Memory footprint of multi-dimensional arrays
Bill Baxter
dnewsgroup at billbaxter.com
Fri Apr 18 16:54:49 PDT 2008
Ben Mitchell wrote:
> Simen Kjaeraas Wrote:
>> Now, using a struct with overloaded opIndex (and opSlice, if you want)
>> should be lighter. Something like this (untested)?
>>
>>
>> struct Foo
>> {
>> ubyte[] data;
>> size_t sz1, sz2;
>>
>> static Foo opCall(size_t size1, size_t size2)
>> {
>> Foo tmp;
>> tmp.data.length = size1 * size2;
>> tmp.sz1 = size1;
>> tmp.sz2 = size2;
>> return tmp;
>> }
>>
>> ubyte[] opIndex(size_t index)
>> {
>> return data[index * size2..index * size2 + size1];
>> }
>>
>> void opIndexAssign(ubyte[] value, size_t index)
>> {
>> data[index * size2..index * size2 + size1] = value;
>> }
>> }
>>
>> -- Simen
>
> Yeah, that was more or less what I'd come up with, too; it just seemed sort of inelegant, and I was hoping that there was some clean, built in way to do this that I just didn't know about.

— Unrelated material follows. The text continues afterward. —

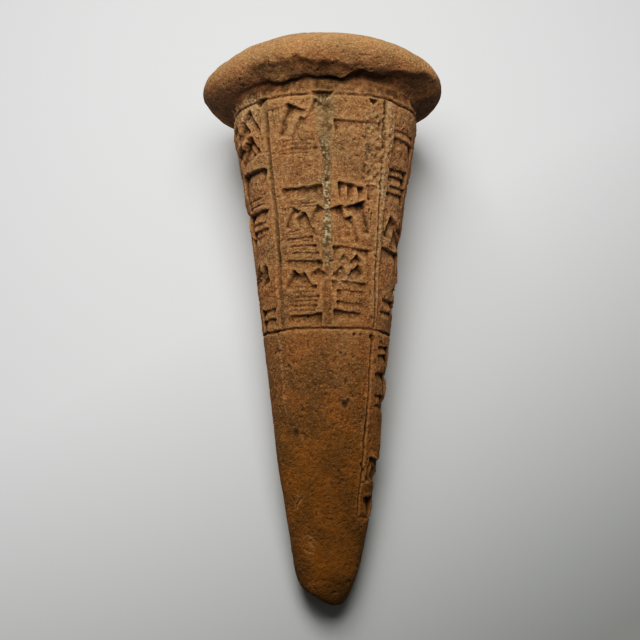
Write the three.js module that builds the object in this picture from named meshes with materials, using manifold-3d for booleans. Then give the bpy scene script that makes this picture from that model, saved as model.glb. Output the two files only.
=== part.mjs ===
// A foundation cone: one lump of fired clay, lying on its side.
// The head is a thick disc like a mushroom cap, with its rim folded over the neck. The shaft
// tapers from the neck to a blunt tip. It is ruled into strips by lines that run along it,
// and each strip holds rows of shallow wedge strokes.
// Millimetres, +Z up. The head is towards +Y and the tip towards -Y.
import * as THREE from 'three';
import { mergeVertices } from 'three/addons/utils/BufferGeometryUtils.js';
import Module from 'manifold-3d';

const wasm = await Module();
wasm.setup();

// Driving sizes. The axis dips by the lean from the head to the tip, so that the cone rests
// on its rim and near its tip, and a thin slice is off at both places, so that it can't roll.
const LEAN_DEG = 10.85;
const FLAT_DEPTH = 0.35;

// The ruled lines and the rings that close the strips are grooves.
const LINE_WIDTH = 1.1;
const LINE_DEPTH = 0.55;
const RING_WIDTH = 1.0;
const RING_DEPTH = 0.6;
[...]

If there's not, I think that some built-in syntax for non-ragged multi dimensional arrays would be nice, given that it's a pretty common thing to need in scientific computation, and it doesn't seem like it should be that hard an addition to make.
>
> - Ben
May be too heavy-weight for your needs, but my Murray lib supports
arbitrary N-dimensional arrays using a single allocation strategy like that.
And my DFLAT lib supports matrices (just 2-dimensional arrays) in a
similar way (but also supports different storage formats like banded,
triangular, and various sparse matrix formats).